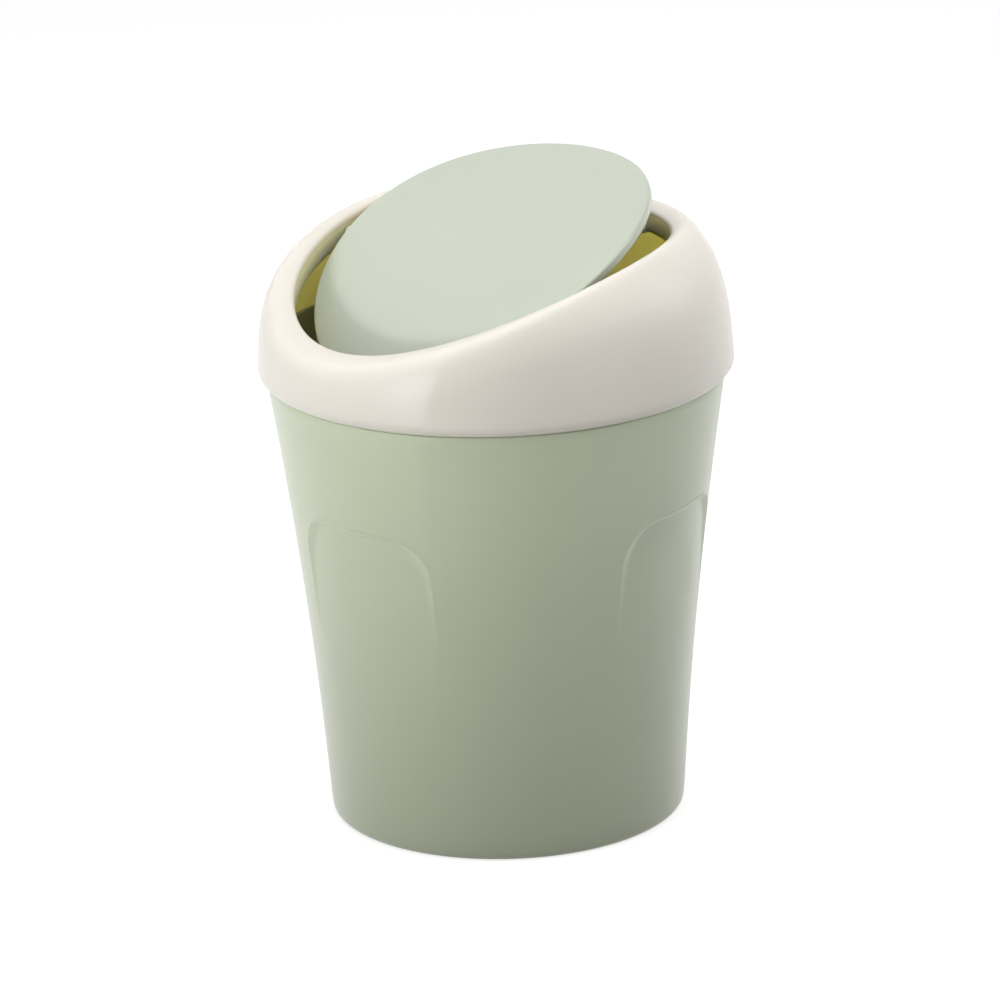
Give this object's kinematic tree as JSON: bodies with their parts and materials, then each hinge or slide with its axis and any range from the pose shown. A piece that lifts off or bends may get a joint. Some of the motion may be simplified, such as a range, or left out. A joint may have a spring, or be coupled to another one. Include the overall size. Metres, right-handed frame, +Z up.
---
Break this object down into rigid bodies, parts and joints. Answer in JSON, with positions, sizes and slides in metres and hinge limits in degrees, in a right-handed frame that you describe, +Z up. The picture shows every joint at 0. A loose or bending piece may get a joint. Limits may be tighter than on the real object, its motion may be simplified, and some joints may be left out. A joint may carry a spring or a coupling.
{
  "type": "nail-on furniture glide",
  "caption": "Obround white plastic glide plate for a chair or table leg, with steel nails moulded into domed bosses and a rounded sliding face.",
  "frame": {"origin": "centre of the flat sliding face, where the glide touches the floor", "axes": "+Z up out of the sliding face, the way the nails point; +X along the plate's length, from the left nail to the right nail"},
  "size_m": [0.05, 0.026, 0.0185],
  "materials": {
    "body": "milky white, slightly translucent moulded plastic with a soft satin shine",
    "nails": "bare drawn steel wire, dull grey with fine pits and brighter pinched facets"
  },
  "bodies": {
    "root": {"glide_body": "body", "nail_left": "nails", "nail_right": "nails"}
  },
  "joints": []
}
--
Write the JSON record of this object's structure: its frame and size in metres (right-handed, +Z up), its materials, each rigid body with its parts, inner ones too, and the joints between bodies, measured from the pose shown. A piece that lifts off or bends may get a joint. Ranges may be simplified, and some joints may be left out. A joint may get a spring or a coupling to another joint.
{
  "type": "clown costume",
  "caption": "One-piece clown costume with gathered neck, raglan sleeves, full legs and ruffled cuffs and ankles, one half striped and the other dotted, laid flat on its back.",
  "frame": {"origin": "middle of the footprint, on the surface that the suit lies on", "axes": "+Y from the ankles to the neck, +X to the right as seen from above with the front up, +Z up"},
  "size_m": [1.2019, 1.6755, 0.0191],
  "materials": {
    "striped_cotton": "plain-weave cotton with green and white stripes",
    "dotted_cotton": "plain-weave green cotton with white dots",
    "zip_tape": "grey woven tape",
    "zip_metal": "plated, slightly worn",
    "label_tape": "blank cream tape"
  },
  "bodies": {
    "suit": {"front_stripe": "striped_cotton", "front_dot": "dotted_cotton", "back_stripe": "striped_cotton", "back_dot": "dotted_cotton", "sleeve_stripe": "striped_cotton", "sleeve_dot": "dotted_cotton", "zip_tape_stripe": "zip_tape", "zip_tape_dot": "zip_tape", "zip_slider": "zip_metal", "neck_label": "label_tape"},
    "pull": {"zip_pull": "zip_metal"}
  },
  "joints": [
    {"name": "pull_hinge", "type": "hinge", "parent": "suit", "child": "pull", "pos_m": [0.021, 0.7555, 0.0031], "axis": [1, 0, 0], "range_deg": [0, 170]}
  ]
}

→ PROMPT
Track down all lines above with the string "from" and copy them.

→ CORRECT ANSWER
Give this object's kinematic tree as JSON: bodies with their parts and materials, then each hinge or slide with its axis and any range from the pose shown. A piece that lifts off or bends may get a joint. Some of the motion may be simplified, such as a range, or left out. A joint may have a spring, or be coupled to another one. Include the overall size. Metres, right-handed frame, +Z up.
  "frame": {"origin": "centre of the flat sliding face, where the glide touches the floor", "axes": "+Z up out of the sliding face, the way the nails point; +X along the plate's length, from the left nail to the right nail"},
Write the JSON record of this object's structure: its frame and size in metres (right-handed, +Z up), its materials, each rigid body with its parts, inner ones too, and the joints between bodies, measured from the pose shown. A piece that lifts off or bends may get a joint. Ranges may be simplified, and some joints may be left out. A joint may get a spring or a coupling to another joint.
  "frame": {"origin": "middle of the footprint, on the surface that the suit lies on", "axes": "+Y from the ankles to the neck, +X to the right as seen from above with the front up, +Z up"},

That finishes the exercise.